En el número 54 de la calle Espartero encontramos la cueva de los hermanos Lara Paraíso. Nos recibe con gran hospitalidad, Angelines, la mayor, que no puede ocultar la tristeza que le provoca tener que abandonar la casa dentro de poco tiempo, especialmente, por esa antigua cueva que ha conservado muy bien y a la que siente especial cariño. Fue de abuela Emilia, de la familia de los Monteras, cuenta.
Angelines nos hace pasar, pero antes de bajar a la cueva nos presenta a un curioso personaje. Es Paca, el nombre de un loro al que su dueña anima a pronunciar algunas palabras. Paca tiene 25 años y se muestra recelosa con la extraña visita, pero poco a poco coge confianza y dice algunas cosas que nos hacen reír.
Bajamos por la escalera, y muy pronto, a la derecha encontramos una original fresquera con poyo. Modestamente la dueña nos dice que “hay cuevas mejores”, pero le hacemos ver que cada cueva guarda su encanto y esencia, al margen de su tamaño, capacidad o características constructivas. La que vemos hoy es pequeña, un vestigio de remota viticultura de finales del XIX en una zona de la ciudad donde había menos agricultores. Alberga cinco tinajas de barro y curiosamente la canaleta está construida justo hasta donde la necesitaban; se corta en el espacio donde ya no había tinajas. Hay tres tinajas con capacidad para algo más de doscientas arrobas, y otras dos de trescientas, además aparecen otras dos más pequeñas: la del gasto y del vinagre.
Las tinajas varían en su capacidad y en su forma; hay dos en forma de pirindola y otras con mayor base. Las paredes están encaladas, apenas tiene desprendimientos y el suelo que pisamos es una mezcla de tierra y cemento barrido que le acerca mucho a su estado original. El techo está en la tosca, como demuestra su irregular superficie y está horadado por dos lumbreras que tienen un desgarre muy estrecho. Observamos también el pocillo donde se recogía el mosto en el caso de que alguna tinaja reventara.

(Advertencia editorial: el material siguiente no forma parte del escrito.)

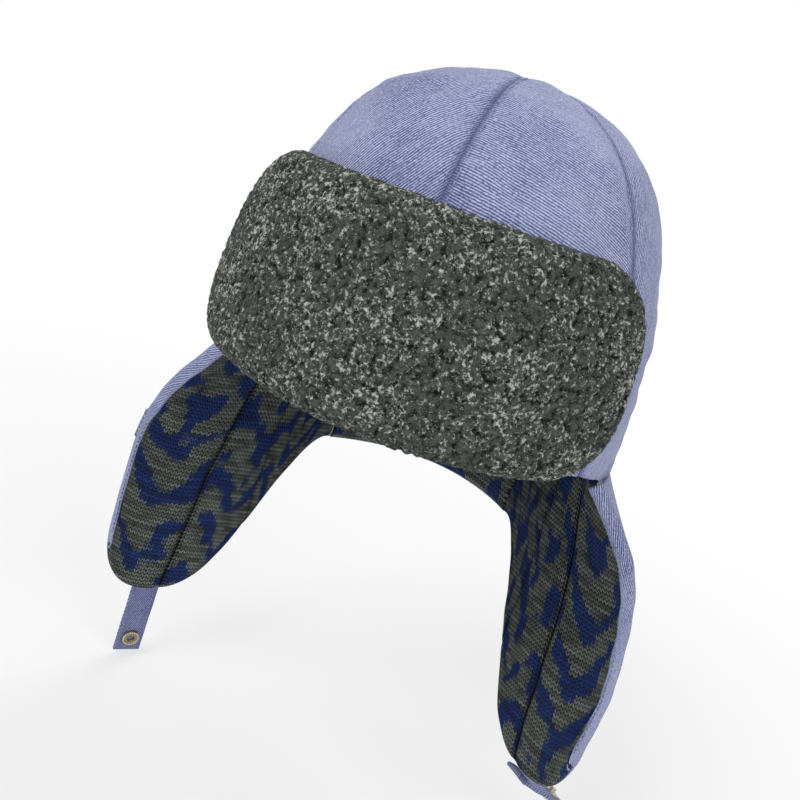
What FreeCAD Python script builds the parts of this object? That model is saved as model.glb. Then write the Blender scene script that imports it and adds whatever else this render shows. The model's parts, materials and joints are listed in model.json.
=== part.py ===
"""Winter trapper hat: padded six-panel crown, fleece front flap, two ear flaps with snap straps, neck flap.

Frame: the origin is the centre of the head opening, in the plane of the rim. +Z runs up the
crown, -Y is the face side and +X is the wearer's left. Lengths are millimetres.
"""
import FreeCAD
import Part
import math
import os
import Sketcher

SIZES = {
    # crown shell: a full rounded dome over an oval opening
    "crown_half_width": 93.0,
    "crown_half_length": 111.0,
    "crown_height": 147.0,
    "crown_fullness": 2.5,
    "brow_rise": 14.0,
    "brow_arc_radius": 303.0,
    "apex_hole_radius": 1.2,
    # cloth layers, outside to inside
    "cloth_thickness": 1.2,
    "batting_thickness": 3.5,
    "knit_thickness": 2.5,
    "layer_gap": 0.06,
    "seam_gap": 0.3,
    # front flap of fleece
    "flap_half_angle": 59.0,
    "flap_bottom": 11.0,
    "flap_height": 80.0,
    "flap_corner_radius": 28.0,
    "flap_standoff": 2.0,
    "backing_thickness": 1.2,
    "interlining_thickness": 1.0,
    "pile_thickness": 6.0,
    # ear flaps
    "ear_front_angle": 80.0,
    "ear_rear_angle": 138.0,
    "ear_top_gap": 6.0,
    "ear_length": 168.0,
    "ear_front_depth": 137.0,
    "ear_rear_depth": 62.0,
    "ear_tip_share": 0.25,
    "ear_hem_power": 1.4,
    "ear_flare_depth": 120.0,
    "ear_front_foot_x": 134.0,
    "ear_front_foot_y": -8.0,
    "ear_rear_foot_x": 57.0,
    "ear_rear_foot_y": 66.0,
    "ear_foot_bulge": 3.0,
    "ear_seam_top": 0.52,
    "ear_seam_hem": 0.31,
    # neck flap
    "neck_top_gap": 3.8,
    "neck_depth": 66.0,
    "neck_side_gap": 1.4,
    "neck_side_gap_growth": 7.0,
    # straps
    "strap_width": 15.0,
    "strap_thickness": 2.4,
    "strap_length": 42.0,
    "strap_tail": 10.0,
    "strap_root_gap": 2.1,
    "strap_left_swing": 60.0,
    "strap_right_swing": 5.0,
    # snap fasteners
    "snap_radius": 4.7,
    "socket_height": 1.7,
    "socket_bore_radius": 2.2,
    "socket_groove_depth": 0.45,
    "socket_groove_width": 0.7,
    "spring_wire_radius": 0.2,
    "ring_height": 0.9,
    "ring_bore_radius": 2.4,
    "prong_circle_radius": 3.3,
    "prong_radius": 0.35,
    "prong_clearance": 0.1,
    "prong_count": 5.0,
    "cap_height": 2.1,
    "cap_post_radius": 1.1,
    "post_clearance": 0.15,
    "stud_flange_height": 0.7,
    "stud_radius": 2.0,
    "stud_height": 2.0,
    "stud_neck_radius": 1.6,
    "face_gap": 0.02,
}

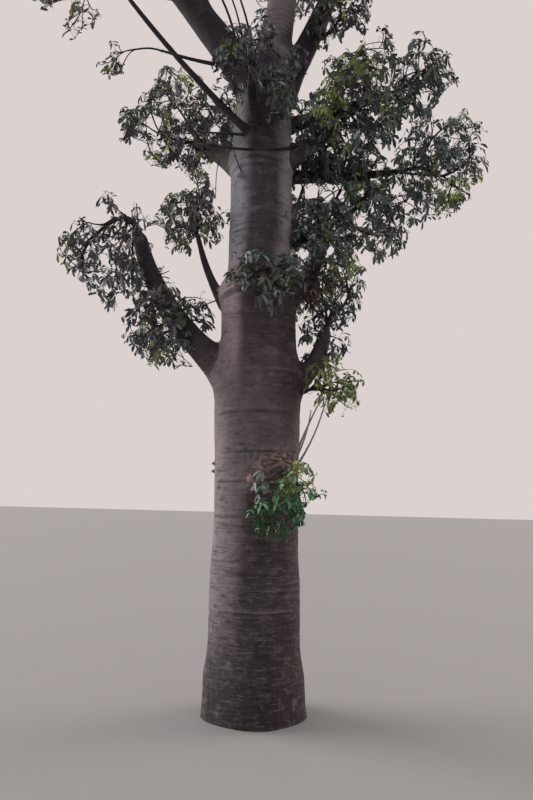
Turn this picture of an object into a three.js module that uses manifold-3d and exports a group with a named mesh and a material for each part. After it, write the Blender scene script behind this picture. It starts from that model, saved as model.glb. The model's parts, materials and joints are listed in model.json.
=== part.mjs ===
// A young baobab tree with a trunk two metres round, grown on after its boughs were once cut back.
// Millimetres, +Z up. The origin is on the ground under the trunk.
// Azimuths are in degrees: 0 is right (+X), 90 is back (+Y), 180 is left and 270 is front.
import * as THREE from 'three';
import { mergeVertices } from 'three/addons/utils/BufferGeometryUtils.js';
import Module from 'manifold-3d';

const wasm = await Module();
wasm.setup();

// Shared sizes
const CLEARANCE = 0.4; // gap kept between neighbouring solids
const TRUNK_SIDES = 16;
const TRUNK_TOP = 4950; // height of the fork
const RING_STEP = 150; // height between the rings of the trunk
const TWIG_TIP = 5.5; // radius of a twig that carries one spray
const TWIG_GROWTH = 0.42; // how fast a twig thickens with the sprays it carries
const TWIG_SIDES = 3;
const STEM_LENGTH = 34; // straight foot of each mass's stem
const SPRAY_LEAFLETS = 5;
const SPRAY_THICKNESS = 20;

// The trunk's radius at each height: root flare, slow taper, and steps above the old bough collars.
const TRUNK_PROFILE = [
  [0, 390], [60, 383], [180, 377], [300, 371], [410, 354], [560, 341], [970, 335], [1270, 316],
  [1500, 310], [1950, 315], [2300, 321], [2500, 325], [2680, 290], [2890, 280], [3120, 275],
  [3300, 240], [3640, 233], [4070, 230], [4300, 222], [4500, 206], [4720, 186], [TRUNK_TOP, 142],
];
// The line of the trunk's centre: height, then sideways and backward shift.
const TRUNK_LINE = [
  [0, 0, 0], [600, -14, 4], [1300, -22, 8], [2500, -30, 4], [3300, -38, -6], [4200, -44, 0],
  [4500, -46, 4], [TRUNK_TOP, 6, 6],
];
// Swellings on the trunk: height, azimuth, how far it stands out, how tall and how wide it is.
const SWELLINGS = [
  { name: 'low burr', height: 1790, azimuth: 300, out: 92, tall: 120, wide: 150 },
  { name: 'low burr foot', height: 1690, azimuth: 272, out: 42, tall: 80, wide: 80 },
  { name: 'left collar', height: 2530, azimuth: 180, out: 36, tall: 120, wide: 170 },
  { name: 'right collar', height: 2490, azimuth: 0, out: 38, tall: 130, wide: 130 },
  { name: 'right knob', height: 3110, azimuth: 325, out: 62, tall: 110, wide: 130 },
  { name: 'left knob', height: 3140, azimuth: 182, out: 34, tall: 90, wide: 100 },
  { name: 'front collar', height: 4230, azimuth: 256, out: 84, tall: 120, wide: 100 },
  { name: 'high right collar', height: 4180, azimuth: 350, out: 34, tall: 90, wide: 110 },
  { name: 'high left collar', height: 4160, azimuth: 155, out: 30, tall: 100, wide: 110 },
];

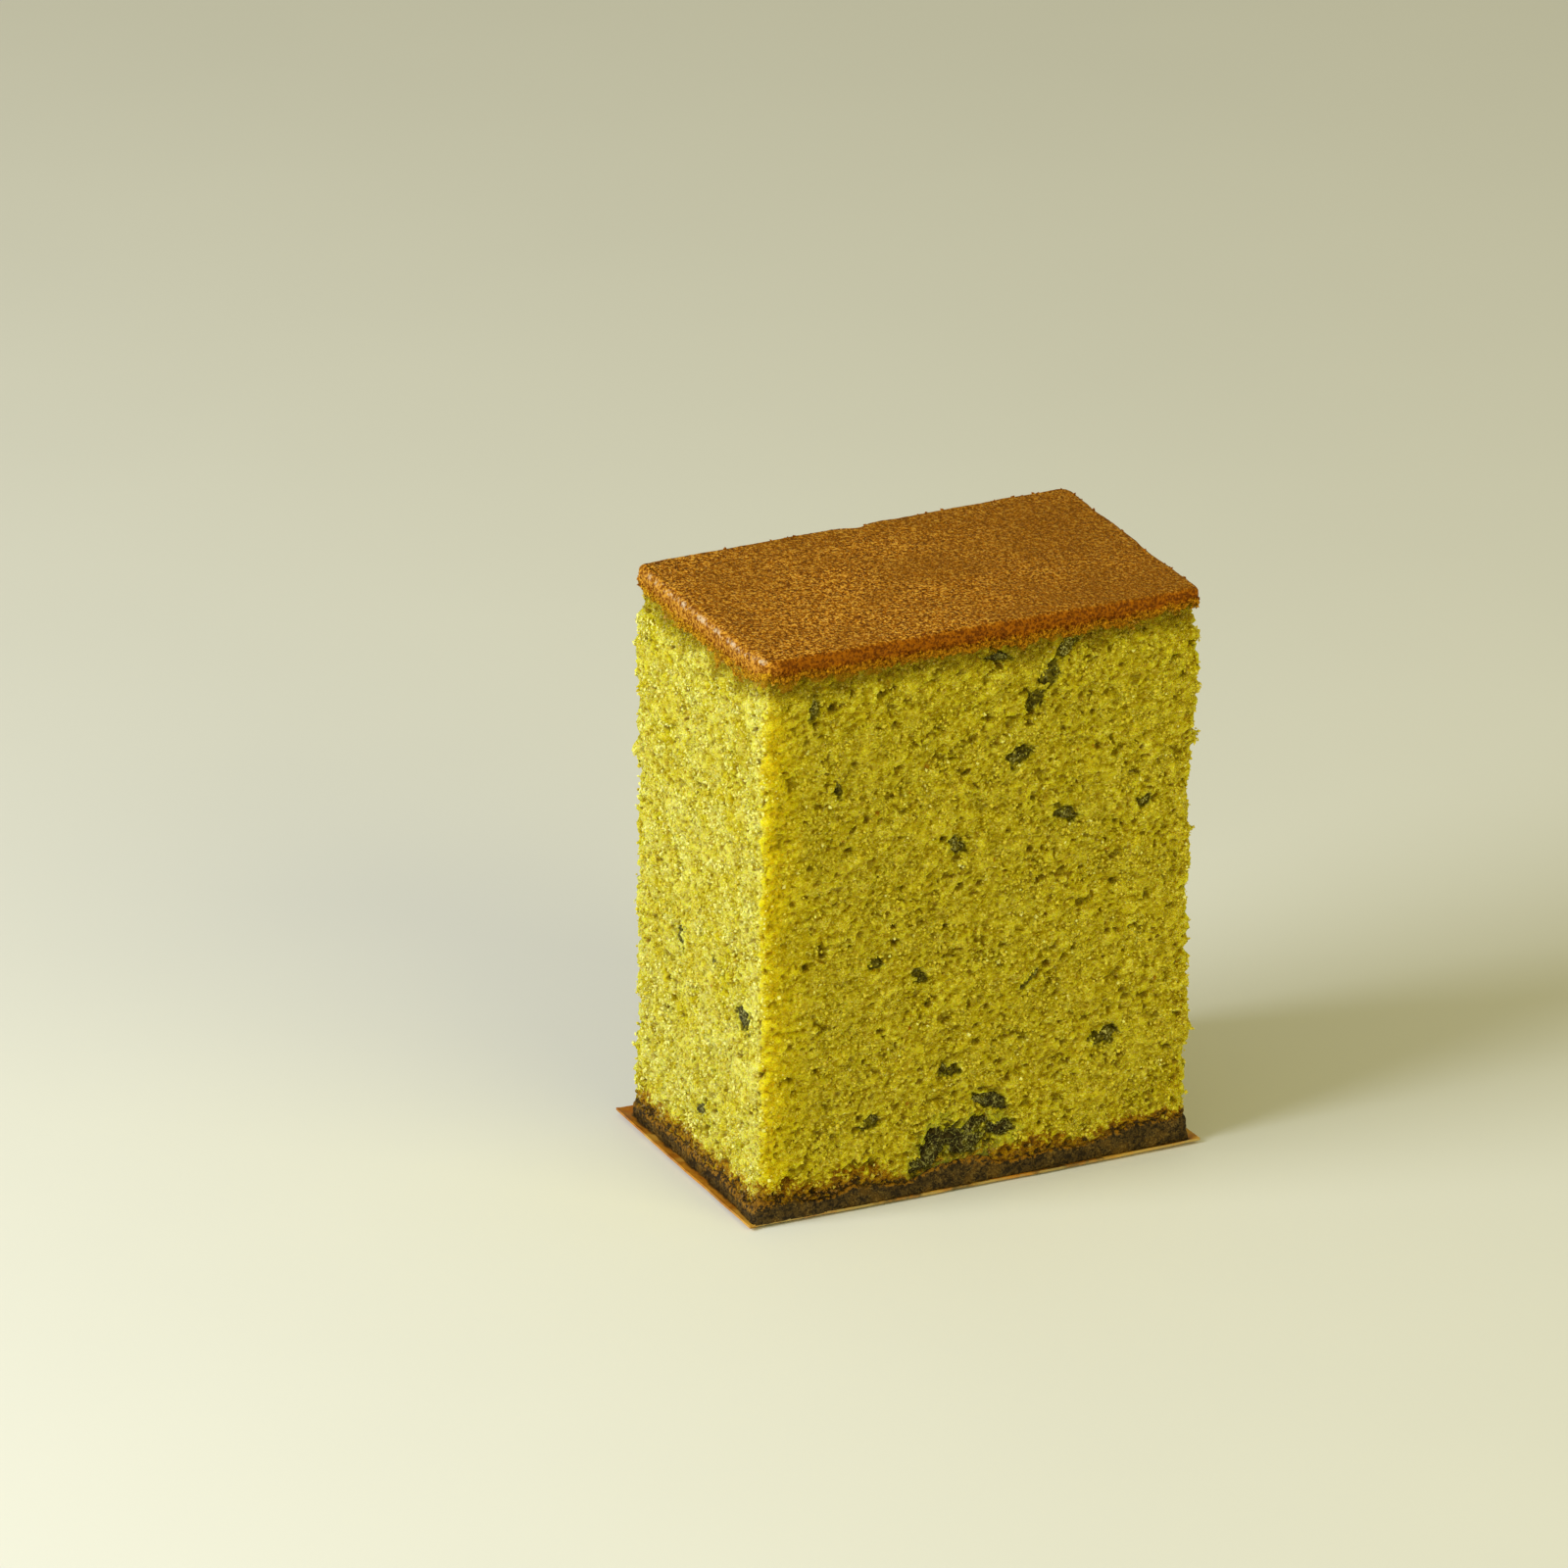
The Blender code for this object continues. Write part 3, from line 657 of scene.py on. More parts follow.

La arquitecta, Ana Palacios, puntualiza que la cueva apenas tiene humedad, está muy bien ventilada. La anchura de la escalera revela que las tinajas entraron por ahí. En una de las paredes ha quedado un hueco que se formó al sacar arena para distintos usos. “Las vetas de arena solían aprovecharse casi siempre, ya fuera para las tinajas o para cualquier obra de la casa”, indica José María Díaz.
Los desgarres de la lumbrera nos enseñan también una tosca con menos espesor que en otras zonas de la ciudad. Al final, la dueña habla de algún problema que tuvo con las infraestructuras de agua que cruzaban la cueva, que afortunadamente pudo solucionarse y comentamos también la placentera temperatura, en torno a los quince grados, que disfrutamos y que nos hace temer la temperatura cercana a los 40 grados que encontramos en la calle. Nos despedimos de Angelines y le deseamos que disfrute de sus vivienda y cueva todo lo que pueda hasta que se traslade a su piso en la calle Socuéllamos.